====== WORKING DATA

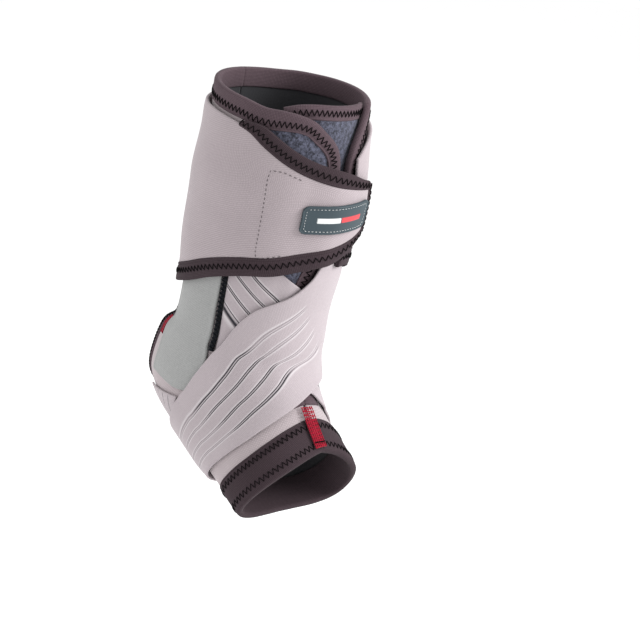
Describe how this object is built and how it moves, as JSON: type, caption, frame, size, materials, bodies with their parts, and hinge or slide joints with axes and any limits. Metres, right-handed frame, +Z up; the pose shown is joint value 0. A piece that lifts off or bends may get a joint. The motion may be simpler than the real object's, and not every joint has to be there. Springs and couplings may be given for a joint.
{
  "type": "ankle brace",
  "caption": "Worn cloth ankle brace: open-heel wrap body, crossing slit elastic straps, side stay pockets and a broad calf cuff with a rubber patch.",
  "frame": {"origin": "centre of the ankle joint inside the hollow, where the brace sits on the ankle", "axes": "+Z up along the lower leg, +X toward the toes, +Y toward the inner side of a right foot"},
  "size_m": [0.1471, 0.1022, 0.267],
  "materials": {
    "loop_cloth": "slate-blue brushed loop cloth",
    "body_cloth": "pinkish grey knitted cloth",
    "taupe_binding": "taupe woven edge band, zigzag stitched",
    "stay_cloth": "sage-grey fine knit",
    "navy_tape": "navy serrated tape",
    "strap_elastic": "pinkish grey elastic with stitched slits",
    "cuff_cloth": "pinkish grey fine twill laminate",
    "patch_rubber": "moulded matt rubber",
    "crimson_tape": "crimson open weave tape"
  },
  "bodies": {
    "root": {"body_lateral": "loop_cloth", "body_medial": "body_cloth", "tongue": "loop_cloth", "tongue_binding": "taupe_binding", "flap_binding_lateral": "taupe_binding", "flap_binding_medial": "taupe_binding", "heel_binding_lateral": "taupe_binding", "heel_binding_medial": "taupe_binding", "foot_band": "taupe_binding", "stay_pocket_lateral": "stay_cloth", "stay_pocket_medial": "stay_cloth", "stay_edge_tape_lateral": "navy_tape", "strap_under": "strap_elastic", "strap_over": "strap_elastic", "cuff_strap": "cuff_cloth", "cuff_binding": "taupe_binding", "label_patch": "patch_rubber", "pull_tape_front": "crimson_tape", "pull_tape_back": "crimson_tape"}
  },
  "joints": []
}
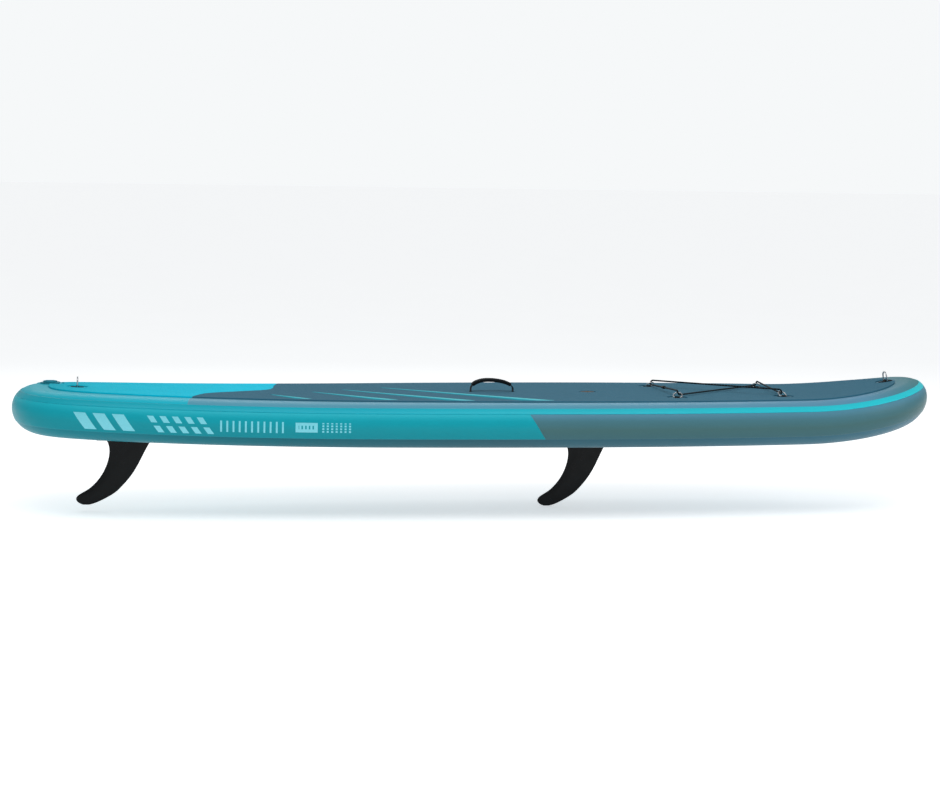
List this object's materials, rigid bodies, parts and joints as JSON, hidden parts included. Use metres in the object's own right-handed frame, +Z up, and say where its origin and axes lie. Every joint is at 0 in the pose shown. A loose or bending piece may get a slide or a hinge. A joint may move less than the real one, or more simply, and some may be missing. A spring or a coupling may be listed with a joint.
{
  "type": "inflatable windsurf board",
  "caption": "Inflatable windsurf board with rocker, soft deck pad, mast foot socket, centre and tail fins, carry handle, cargo bungee, tow rings and inflation valve.",
  "frame": {"origin": "middle of the mast foot's threaded hole where it meets the deck skin", "axes": "+X along the board to the nose, +Z up out of the deck, +Y to the left (port) rail"},
  "size_m": [3.2025, 0.8126, 0.4733],
  "materials": {
    "pvc_slate": "satin",
    "pvc_bottom": "satin",
    "pvc_cyan": "satin",
    "pvc_teal": "satin",
    "pvc_grey": "satin",
    "pvc_inner": "matte",
    "pvc_black": "satin",
    "yarn": "matte",
    "eva_cyan": "matte",
    "eva_slate": "matte",
    "eva_teal": "matte",
    "webbing": "matte",
    "neoprene": "matte",
    "cord": "matte",
    "steel": "polished",
    "brass": "satin",
    "black_plastic": "satin",
    "grey_plastic": "satin",
    "seal": "matte"
  },
  "bodies": {
    "hull": {"deck_skin": "pvc_slate", "bottom_skin": "pvc_bottom", "inner_rail_wall": "pvc_inner", "rail_stripe_left": "pvc_cyan", "rail_stripe_right": "pvc_cyan", "rear_rail_band_left": "pvc_teal", "rear_rail_band_right": "pvc_teal", "front_rail_band_left": "pvc_grey", "front_rail_band_right": "pvc_grey", "drop_stitch_yarns": "yarn", "main_deck_pad": "eva_slate", "tail_deck_pad": "eva_cyan", "pad_slash_1": "eva_teal", "pad_slash_2": "eva_teal", "pad_slash_3": "eva_teal", "pad_slash_4": "eva_teal", "mast_foot_patch": "pvc_slate", "mast_foot_insert": "black_plastic", "mast_foot_thread": "brass", "handle_patches": "pvc_slate", "handle_feet": "webbing", "nose_patch": "pvc_slate", "nose_loop": "webbing", "tail_patch": "pvc_cyan", "tail_loop": "webbing", "bungee_cord": "cord", "bungee_joiner": "black_plastic", "bungee_patches": "pvc_slate", "bungee_loops": "webbing", "valve_patch": "pvc_cyan", "valve_gasket": "seal", "valve_body": "grey_plastic", "valve_nut": "grey_plastic", "valve_spring": "steel", "tether_anchor": "black_plastic", "tail_fin_patch": "pvc_bottom", "tail_fin_box": "pvc_black", "centre_fin_patch": "pvc_bottom", "centre_fin_box": "pvc_black"},
    "handle": {"handle_webbing": "webbing", "handle_grip": "neoprene"},
    "nose_ring": {"nose_ring": "steel"},
    "tail_ring": {"tail_ring": "steel"},
    "bungee_ring_rear_left": {"bungee_ring_rear_left": "steel"},
    "bungee_ring_rear_right": {"bungee_ring_rear_right": "steel"},
    "bungee_ring_front_left": {"bungee_ring_front_left": "steel"},
    "bungee_ring_front_right": {"bungee_ring_front_right": "steel"},
    "valve_stem": {"valve_stem": "grey_plastic", "valve_stem_seal": "seal"},
    "valve_tether": {"cap_tether": "black_plastic"},
    "valve_cap": {"valve_cap": "black_plastic", "valve_cap_seal": "seal"},
    "tail_fin": {"tail_fin": "black_plastic", "tail_fin_pin": "brass", "tail_fin_plate": "brass"},
    "tail_fin_screw": {"tail_fin_screw": "steel"},
    "centre_fin": {"centre_fin": "black_plastic", "centre_fin_pin": "brass", "centre_fin_plate": "brass"},
    "centre_fin_screw": {"centre_fin_screw": "steel"}
  },
  "joints": [
    {"name": "handle_swing", "type": "hinge", "parent": "hull", "child": "handle", "pos_m": [-0.34, 0, 0.015], "axis": [1, 0, 0], "range_deg": [-60, 60], "stiffness_Nm_per_rad": 0.3},
    {"name": "nose_ring_swing", "type": "hinge", "parent": "hull", "child": "nose_ring", "pos_m": [1.08601, 0, 0.04342], "axis": [0, 1, 0], "range_deg": [-80, 80], "stiffness_Nm_per_rad": 0.02},
    {"name": "tail_ring_swing", "type": "hinge", "parent": "hull", "child": "tail_ring", "pos_m": [-1.7588, 0, 0.02359], "axis": [0, 1, 0], "range_deg": [-80, 80], "stiffness_Nm_per_rad": 0.02},
    {"name": "bungee_ring_rear_left_swing", "type": "hinge", "parent": "hull", "child": "bungee_ring_rear_left", "pos_m": [0.27, 0.195, 0.00465], "axis": [0.9143, 0.405, 0], "range_deg": [-3, 3], "stiffness_Nm_per_rad": 0.5},
    {"name": "bungee_ring_rear_right_swing", "type": "hinge", "parent": "hull", "child": "bungee_ring_rear_right", "pos_m": [0.27, -0.195, 0.00465], "axis": [-0.9143, 0.405, 0], "range_deg": [-3, 3], "stiffness_Nm_per_rad": 0.5},
    {"name": "bungee_ring_front_left_swing", "type": "hinge", "parent": "hull", "child": "bungee_ring_front_left", "pos_m": [0.659, 0.158, 0.00465], "axis": [0.9143, -0.405, 0], "range_deg": [-3, 3], "stiffness_Nm_per_rad": 0.5},
    {"name": "bungee_ring_front_right_swing", "type": "hinge", "parent": "hull", "child": "bungee_ring_front_right", "pos_m": [0.659, -0.158, 0.00465], "axis": [-0.9143, -0.405, 0], "range_deg": [-3, 3], "stiffness_Nm_per_rad": 0.5},
    {"name": "valve_stem_press", "type": "slide", "parent": "hull", "child": "valve_stem", "axis": [0, 0, 1], "range_m": [-0.005, 0], "stiffness_N_per_m": 600, "springref_m": 0.002, "deforming": ["valve_spring"]},
    {"name": "valve_cap_lift", "type": "slide", "parent": "hull", "child": "valve_tether", "axis": [0, 0, 1], "range_m": [0, 0.03]},
    {"name": "valve_cap_turn", "type": "hinge", "parent": "valve_tether", "child": "valve_cap", "pos_m": [-1.849, 0.1, 0.02216], "axis": [0, 0, 1], "range_deg": [-45, 0]},
    {"name": "tail_fin_slide", "type": "slide", "parent": "hull", "child": "tail_fin", "axis": [0.9995, 0, -0.0312], "range_m": [-0.015, 0.015]},
    {"name": "tail_fin_screw_turn", "type": "hinge", "parent": "tail_fin", "child": "tail_fin_screw", "pos_m": [-1.50414, 0, -0.16524], "axis": [0.0312, 0, 0.9995], "continuous": true},
    {"name": "centre_fin_slide", "type": "slide", "parent": "hull", "child": "centre_fin", "axis": [1, 0, 0], "range_m": [-0.015, 0.015]},
    {"name": "centre_fin_screw_turn", "type": "hinge", "parent": "centre_fin", "child": "centre_fin_screw", "pos_m": [0.08168, 0, -0.175], "axis": [0, 0, 1], "continuous": true}
  ]
}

============

PROBLEM DESCRIPTION. List all lines in the material containing the string "materials".

ANSWER TO THE PROBLEM.
Describe how this object is built and how it moves, as JSON: type, caption, frame, size, materials, bodies with their parts, and hinge or slide joints with axes and any limits. Metres, right-handed frame, +Z up; the pose shown is joint value 0. A piece that lifts off or bends may get a joint. The motion may be simpler than the real object's, and not every joint has to be there. Springs and couplings may be given for a joint.
  "materials": {
List this object's materials, rigid bodies, parts and joints as JSON, hidden parts included. Use metres in the object's own right-handed frame, +Z up, and say where its origin and axes lie. Every joint is at 0 in the pose shown. A loose or bending piece may get a slide or a hinge. A joint may move less than the real one, or more simply, and some may be missing. A spring or a coupling may be listed with a joint.
  "materials": {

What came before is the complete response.